Aside from this ideological program, Freeing Space also has a practical side. There are different gradations of being inserted in Neoliberal Capitalism. Few of us can say we are completely free of it, and few of us have no interactions outside of it. Either way, Capitalism feeds itself on our energy, and the key to overcoming it lies in spending that energy elsewhere. That may be as simple as buying your produce from a community-supported farm rather than from a Carrefour grocery store, or renting a room in a Mietshäuser Syndikat building rather than on the open market. In some cases, this will be more expensive, as local and sustainable agriculture cannot compete with global networks that exploit both labour and the soil. In other cases, it will be cheaper, as the landlord's cut is removed. In all cases, it leads to forms-of-life that do not feed the hydra of capital.

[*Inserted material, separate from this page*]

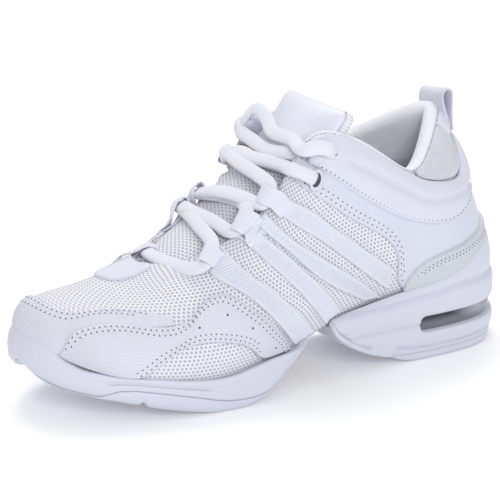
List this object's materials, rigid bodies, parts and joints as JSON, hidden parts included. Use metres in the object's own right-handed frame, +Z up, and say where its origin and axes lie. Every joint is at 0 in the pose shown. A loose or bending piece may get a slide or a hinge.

In many cases, we feed the hydra as a matter of convenience. We buy at the local supermarket because we do not know where else to get food; we find our flat on the market because it's what's available. This map will aid people in finding alternatives by visualizing the non-capitalist infrastructure that already exists. If Capitalism dominates not so much by winning elections as by controlling our infrastructure, the question of how we live and feed ourselves is inherently political. Our hope is that this map helps us expand our shared capacities, that it stimulates the creation of networks of mutual aid, and that it aids the construction of worlds outside of state and capital.